There were not many overall changes to the standards for ELA, as per an associate from the New York State Education Department, according to Yurkewecz. The main revision is the removal of “modules,” which serve as curriculum guides for school districts.
Since the Next Generation Learning Standards have a three-year period to be completely implemented, SUNY Distinguished Service Professor Dennis Showers also felt that there were not many notable changes to the standards for mathematics.
“Interestingly, the change from Common Core to the new math standards is a lot of cosmetics and vocabulary stuff, but not really substantive changes,” Showers said. “It’s a new generation in the sense of something that was rooted in the prior generation, but it’s not as different as it maybe, cosmetically it appears to be.”
Some of the specific changes made for the Next Generation Learning Standards include the reintegration of mathematics when it comes to elementary school students and the sequencing of techniques and ideas in adolescent mathematics, according to Showers.

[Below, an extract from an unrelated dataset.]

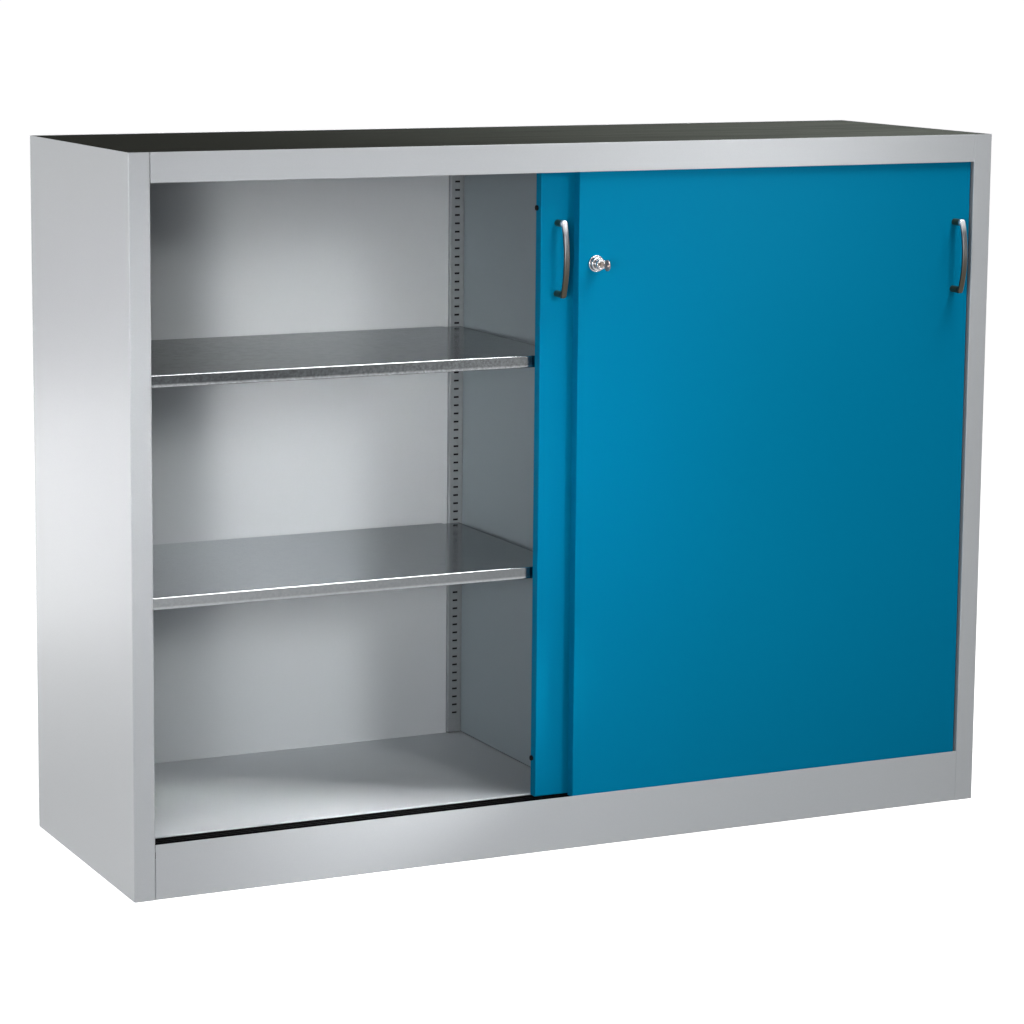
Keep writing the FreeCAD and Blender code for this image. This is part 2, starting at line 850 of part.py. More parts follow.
def hanger(x, web):
    """One hanger: an upright plate on a foot screwed to the door's top edge."""
    plate_face = hanger_plate(web)
    span = (x - hanger_width / 2, x + hanger_width / 2)
    upright = block(
        span, (plate_face, plate_face + hanger_sheet), (door_top, hanger_top)
    )
    foot = block(
        span, (plate_face - hanger_foot + hanger_sheet, plate_face), (door_top, door_top + hanger_sheet)
    )
    hole_start = (x, plate_face - cutter_end, roller_z)
    axle_hole = rod(axle_radius + running_fit, hole_start, hanger_sheet + 2 * cutter_end, Y_AXIS)
    holes = [hanger_screw_hole(*place) for place in hanger_screw_places(x, web)]
    return joined([upright, foot]).cut([axle_hole] + holes)


def hanger_screws(left, web):
    """The screws through the feet of a door's hangers."""
    screws = []
    for x in hanger_places(left):
        for place in hanger_screw_places(x, web):
            top = door_top + hanger_sheet
            shank_start = (*place, top - hanger_screw_length)
            shank = rod(hanger_screw_radius, shank_start, hanger_screw_length, Z_AXIS)
            head = rod(hanger_screw_head, (*place, top), hanger_screw_head_height, Z_AXIS)
            screws.append(joined([shank, head]))
    return screws


def roller_front(web):
    """Front face of the rollers on a rail."""
    return web + track_sheet + rail_play


def axle(x, web):
    """One riveted axle, with a head in the roller's recess and one behind the hanger."""
    roller_start = roller_front(web)
    plate_face = hanger_plate(web)
    head_start = roller_start + roller_recess - axle_head - rolling_gap
    shank_end = plate_face + hanger_sheet
    shank = rod(axle_radius, (x, head_start, roller_z), shank_end - head_start, Y_AXIS)
    head = rod(axle_head_radius, (x, head_start, roller_z), axle_head, Y_AXIS)
    collar_start = roller_start + roller_width + rolling_gap
    collar = rod(axle_head_radius, (x, collar_start, roller_z), plate_face - collar_start, Y_AXIS)
    rivet = rod(axle_head_radius, (x, shank_end, roller_z), axle_head, Y_AXIS)
    return joined([shank, head, collar, rivet])


def roller(x, web):
    """One plastic roller on its rail."""
    start = (x, roller_front(web), roller_z)
    wheel = rod(roller_radius, start, roller_width, Y_AXIS)
    recess = rod(roller_recess_radius, start, roller_recess, Y_AXIS)
    bore = rod(axle_radius + running_fit, start, roller_width, Y_AXIS)
    return wheel.cut([recess, bore])


def guide_shoes(left, face):
    """The two plastic shoes under a door that run in the bottom guide."""
    middle = door_middle(face)
    low = guide_floor + guide_base + shoe_play
    shoes = []
    for x in hanger_places(left):
        span = (x - shoe_length / 2, x + shoe_length / 2)
        blade = block(span, (middle - shoe_width / 2, middle + shoe_width / 2), (low, door_bottom))
        pad = block(
            span,
            (middle - shoe_pad_width / 2, middle + shoe_pad_width / 2),
            (door_bottom - shoe_pad_height, door_bottom),
        )
        shoes.append(joined([blade, pad]))
    return shoes


def buffers(edge, face, outward):
    """The two rubber buffers on a door's outer edge."""
    buffer_thickness = door_side_gap - buffer_gap
    y = face + door_thickness - buffer_back_inset
    start_x = edge if outward > 0 else edge - buffer_thickness
    pieces = []
    for z in (door_bottom + buffer_inset, door_top - buffer_inset):
        disc = rod(buffer_radius, (start_x, y, z), buffer_thickness, X_AXIS)
        tip = edge + outward * buffer_thickness
        pieces.append(rounded(
            disc, buffer_edge_radius, lambda e: abs(e.CenterOfMass.x - tip) < pick and e.Closed
        ))
    return pieces


# ---------------------------------------------------------------- lock
lock_x = front_door_left + lock_inset
lock_height = door_top - lock_drop
lock_rear = front_door_back - bolt_end_inset
lock_flange_front = front_door_face - lock_flange
collar_front = lock_flange_front - lock_collar
plunger_front = collar_front - plunger_stand
plunger_back = front_door_face + plunger_seat
core_end = plunger_back - core_floor - core_gap
keyway_back = core_end - keyway_end


def lock_rod(radius, start_y, end_y):
    """A round bar on the lock's axis."""
    return rod(radius, (lock_x, start_y, lock_height), end_y - start_y, Y_AXIS)


def lock_housing():
    """The fixed lock body: flange, grooved collar and barrel, bored for the plunger."""
    flange = lock_rod(lock_flange_radius, lock_flange_front, front_door_face)
    flange = rounded(
        flange,
        lock_edge_radius,
        lambda e: e.Closed and e.CenterOfMass.y < lock_flange_front + pick,
    )
    collar = lock_rod(lock_collar_radius, collar_front, front_door_face)
    collar = rounded(
        collar, lock_edge_radius, lambda e: e.Closed and e.CenterOfMass.y < collar_front + pick
    )
    barrel = lock_rod(lock_barrel_radius, front_door_face, lock_rear)
    bore = lock_rod(plunger_radius + running_fit, collar_front - cutter_end, lock_rear + cutter_end)
    mouth = lock_rod(lock_mouth_radius, collar_front - cutter_end, collar_front + lock_mouth_depth)
    cutters = [bore, mouth]
    for groove_back in (lock_flange_front, lock_flange_front - lock_collar / 2 + lock_groove / 2):
        ring = lock_rod(lock_collar_radius + cutter_end, groove_back - lock_groove, groove_back)
        core = lock_rod(lock_collar_radius - lock_groove_depth, groove_back - lock_groove, groove_back)
        cutters.append(ring.cut(core))
    return joined([flange, collar, barrel]).cut(cutters)


def lock_nut():
    """The ring nut that holds the lock against the door's skin."""
    start = front_door_face + door_sheet
    end = start + lock_nut_thickness
    hole = lock_rod(lock_barrel_radius + running_fit, start - cutter_end, end + cutter_end)
    return lock_rod(lock_nut_radius, start, end).cut(hole)


def lock_plunger():
    """The part that is pushed in to lock, with the bolt at its back."""
    body = lock_rod(plunger_radius, plunger_front, plunger_back)
    body = rounded(
        body, plunger_edge_radius, lambda e: e.Closed and e.CenterOfMass.y < plunger_front + pick
    )
    bolt = lock_rod(bolt_radius, plunger_back, lock_rear)
    seat = lock_rod(core_radius + running_fit, plunger_front - cutter_end, core_end + core_gap)
    return joined([body, bolt]).cut(seat)


def lock_core():
    """The turning core with its keyway."""
    core = lock_rod(core_radius, plunger_front, core_end)
    keyway = block(
        (lock_x - keyway_width / 2, lock_x + keyway_width / 2),
        (plunger_front - cutter_end, keyway_back),
        (lock_height - keyway_height / 2, lock_height + keyway_height / 2),
    )
    return core.cut(keyway)


def key():
    """The flat key: blade in the keyway, neck and round head."""
    half = keyway_width / 2 - key_play
    tall = keyway_height / 2 - key_play
    blade = block(
        (lock_x - half, lock_x + half),
        (plunger_front, keyway_back - key_end_play),
        (lock_height - tall, lock_height + tall),
    )
    head_y = plunger_front - key_neck - key_head_radius
    neck = block(
        (lock_x - half, lock_x + half),
        (head_y, plunger_front),
        (lock_height - key_neck_height / 2, lock_height + key_neck_height / 2),
    )
    head = rod(key_head_radius, (lock_x - half, head_y, lock_height), 2 * half, X_AXIS)
    hole_y = head_y - key_head_radius / 2
    hole_start = (lock_x - half - cutter_end, hole_y, lock_height)
    hole = rod(key_hole_radius, hole_start, 2 * half + 2 * cutter_end, X_AXIS)
    return joined([blade, neck, head]).cut(hole)


def strike_plate():
    """The angle on the rear door that the bolt stands behind when both doors are closed."""
    bolt_side = lock_x - bolt_radius - strike_play + door_travel
    lip_front = lock_rear + lock_travel - bolt_catch
    lip = block(
        (bolt_side - strike_sheet, bolt_side),
        (lip_front, rear_door_face),
        (lock_height - strike_height / 2, lock_height + strike_height / 2),
    )
    foot = block(
        (bolt_side - strike_foot, bolt_side),
        (rear_door_face - strike_sheet, rear_door_face),
        (lock_height - strike_height / 2, lock_height + strike_height / 2),
    )
    return joined([lip, foot])


# ---------------------------------------------------------------- build
os.makedirs("parts", exist_ok=True)

left_side = side_panel()
left_liner = side_liner()
save("side_panel_left", left_side)
save("side_panel_right", mirrored(left_side))
save("side_liner_left", left_liner)
save("side_liner_right", mirrored(left_liner))
save("top_panel", top_panel())
save("top_mat", top_mat())
save("back_panel", back_panel())
save("floor_panel", floor_panel())
save("plinth", plinth())
save("centre_runner", centre_runner())
save("partition", partition())

places = strip_places()
for name, place in zip(("far_left", "mid_left", "mid_right", "far_right"), places):
    save("slotted_strip_" + name, slotted_strip(place))

for (name, ends, rows), strips in zip(compartments(), (places[:2], places[2:])):
    for level, number in zip(("lower", "upper"), shelf_slots):
        save("shelf_" + level + "_" + name, shelf(ends, shelf_top(number)))
    save("shelf_clips_" + name, *clips_of(rows, strips))

save("top_track", top_track())
save("track_screws", *track_screws())
save("track_stops", *track_stops())
save("bottom_guide", bottom_guide())

doors = (
    ("front", front_door_left, front_door_face, front_web,
     front_door_right - handle_inset, door_top - front_handle_drop, front_door_right, 1),
    ("rear", rear_door_left, rear_door_face, rear_web,
     rear_door_left + handle_inset, door_top - rear_handle_drop, rear_door_left, -1),
)
for name, left, face, web, handle_x, handle_z, outer_edge, outward in doors:
    skin_cuts = [handle_screw_hole(handle_x, face, z) for z in foot_heights(handle_z)]
    for x in hanger_places(left):
        skin_cuts += [hanger_screw_hole(*place) for place in hanger_screw_places(x, web)]
    liner = door_liner(left, face)
    if name == "front":
        barrel_hole = lock_rod(
            lock_barrel_radius + barrel_play,
            front_door_face - cutter_end,
            front_door_back + cutter_end,
        )
        skin_cuts.append(barrel_hole)
        liner = liner.cut(barrel_hole)
    save(name + "_door_skin", door_skin(left, face).cut(skin_cuts))
    save(name + "_door_liner", liner)
    save(name + "_door_stiffeners", *door_stiffeners(left, face))
    save(name + "_door_handle", handle(handle_x, face, handle_z))
    save(name + "_handle_screws", *handle_screws(handle_x, face, handle_z))
    save(name + "_door_hangers", *[hanger(x, web) for x in hanger_places(left)])
    save(name + "_hanger_screws", *hanger_screws(left, web))
    save(name + "_roller_axles", *[axle(x, web) for x in hanger_places(left)])
    for side, x in zip(("left", "right"), hanger_places(left)):
        save(name + "_roller_" + side, roller(x, web))
    save(name + "_guide_shoes", *guide_shoes(left, face))
    save(name + "_door_buffers", *buffers(outer_edge, face, outward))

save("lock_housing", lock_housing())
save("lock_nut", lock_nut())
save("lock_plunger", lock_plunger())
save("lock_core", lock_core())
save("key", key())
save("strike_plate", strike_plate())
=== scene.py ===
# %% [markdown]
# # A sliding door cabinet
# A steel cabinet with a grey body, two blue doors that slide past each other and galvanised
# shelves inside. Its shapes come ready made from the CAD frame, in metres, with the floor at
# z = 0 and the front towards -y. What is left for Blender is the camera, the light, the finishes,
# and the one piece whose real surface is finer than its CAD solid: the ribbed mat on the top.

# %% Load the cabinet
import json
import math

import bpy
from mathutils import Matrix, Vector


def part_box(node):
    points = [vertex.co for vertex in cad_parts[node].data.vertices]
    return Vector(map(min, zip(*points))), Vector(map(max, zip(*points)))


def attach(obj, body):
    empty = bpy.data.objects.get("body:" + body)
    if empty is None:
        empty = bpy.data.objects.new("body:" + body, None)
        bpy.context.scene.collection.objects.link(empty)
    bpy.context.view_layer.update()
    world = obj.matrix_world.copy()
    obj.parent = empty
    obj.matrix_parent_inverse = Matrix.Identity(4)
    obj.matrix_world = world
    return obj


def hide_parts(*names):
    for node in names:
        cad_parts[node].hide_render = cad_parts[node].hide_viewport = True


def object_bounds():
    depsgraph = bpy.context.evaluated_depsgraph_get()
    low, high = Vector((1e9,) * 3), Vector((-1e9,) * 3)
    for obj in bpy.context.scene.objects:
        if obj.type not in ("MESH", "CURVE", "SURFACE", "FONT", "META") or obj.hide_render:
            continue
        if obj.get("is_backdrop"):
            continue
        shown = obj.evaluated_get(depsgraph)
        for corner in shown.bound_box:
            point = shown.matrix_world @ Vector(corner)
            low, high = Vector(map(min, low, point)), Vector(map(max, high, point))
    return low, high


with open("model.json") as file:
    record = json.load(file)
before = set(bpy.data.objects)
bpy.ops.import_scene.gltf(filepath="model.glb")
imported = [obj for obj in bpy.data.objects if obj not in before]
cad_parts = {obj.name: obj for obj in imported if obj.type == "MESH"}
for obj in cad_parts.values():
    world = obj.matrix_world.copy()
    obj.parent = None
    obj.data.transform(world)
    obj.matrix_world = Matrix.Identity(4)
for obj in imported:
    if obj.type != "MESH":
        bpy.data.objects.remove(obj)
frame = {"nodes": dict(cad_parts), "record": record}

cad_low, cad_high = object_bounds()
print("the cabinet reaches from", tuple(cad_low), "to", tuple(cad_high))

# %% [markdown]
# ## The camera
# A long lens, well back from the cabinet, keeps its upright edges nearly upright and its long front
# flat. The camera stands to the left of the front and a little above the top, which shows the mat
# as a thin dark band. Its axes are worked out from a turn, a tilt and a slight roll, and a small
# lens shift brings the cabinet near the middle of the square.

# %% Place the camera
camera_place = (-2.4389, -4.9479, 1.5083)
camera_angles = (-25.0188, 8.5814, 0.3501)
lens_length = 112.3
lens_shift = (0.06, -0.075)


def camera_axes(turn, tilt, roll):
    """The camera's own x, y and z axes as a matrix, for angles in degrees."""
    turn, tilt, roll = (math.radians(angle) for angle in (turn, tilt, roll))
    level = Vector((math.cos(turn), math.sin(turn), 0))
    forwards = Vector((-math.sin(turn), math.cos(turn), 0))
    ahead = math.cos(tilt) * forwards - math.sin(tilt) * Vector((0, 0, 1))
    upright = level.cross(ahead)
    across = math.cos(roll) * level + math.sin(roll) * upright
    above = math.cos(roll) * upright - math.sin(roll) * level
    return Matrix((across, above, -ahead)).transposed()


camera_data = bpy.data.cameras.new("camera")
camera_data.sensor_width = 36
camera_data.lens = lens_length
camera_data.shift_x, camera_data.shift_y = lens_shift
camera_data.clip_end = 300
camera = bpy.data.objects.new("camera", camera_data)
bpy.context.scene.collection.objects.link(camera)
camera.matrix_world = Matrix.Translation(camera_place) @ camera_axes(*camera_angles).to_4x4()
bpy.context.scene.camera = camera
bpy.context.scene.view_settings.view_transform = "Standard"
cabinet_middle = (Vector(cad_low) + Vector(cad_high)) / 2
print("camera", round((camera.location - cabinet_middle).length, 2), "m from the middle of the cabinet")

# %% [markdown]
# ## Helpers for node trees
# A finish is a small network of nodes. Clicked together by hand, each node is added, its sockets
# are set and its wires are drawn. Two helpers do that in one line: a value that is the output of
# another node is wired, and any other value is typed into the socket.

# %% Nodes and wires
def feed(tree, value, socket):
    """Wires another node's output into a socket, or sets the socket to a plain value."""
    if isinstance(value, bpy.types.NodeSocket):
        tree.links.new(value, socket)
    else:
        socket.default_value = value


def add(tree, kind, settings=None, **values):
    """Adds a node to a tree. settings are the node's own, values feed its input sockets by name."""
    node = tree.nodes.new(kind)
    for name, value in (settings or {}).items():
        setattr(node, name, value)
    for name, value in values.items():
        feed(tree, value, node.inputs[name.replace("_", " ")])
    return node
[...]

Despite these changes, much of the language in the revised standards is the same as in the Common Core standards, which will make it easier for education students to talk about when they go for job interviews, Showers said.
The revised standards represent an overall improvement to the education system, according to assistant professor of the Ella Cline Shear School of Education Kelly Keegan.
“It looks like New York State is really doing its best to roll out the Next Generation Learning Standards in a purposeful way,” she said. “They’re trying to assess the bridge between using the old standards and the new standards. If you already know the former standards, then you will have an easier time looking through the new ones.”
Despite the optimistic opinions of some education professors, some students still worry about learning a new set of standards.
Mathematics major with a certification in adolescent education senior Julia Schnurr said that the revision caught her off-guard. Schnurr is currently student teaching and will not be able to enroll in classes involving the Next Generation Learning Standards.
“A new set of standards makes me feel overwhelmed and unprepared,” she said. “It makes me feel like everything I’m doing now is a waste of time if everything is going to change once I’m in the field.”
To that sentiment, Yurkewecz advises education students to remain aware of potential changes like these new standards.
“It’s so important to stay up to date with what’s happening with our state as well as policy decisions as educators,” she said. “It’s important to pay attention to not just what’s going on in your classroom, but what’s going on state-wide and nationally.”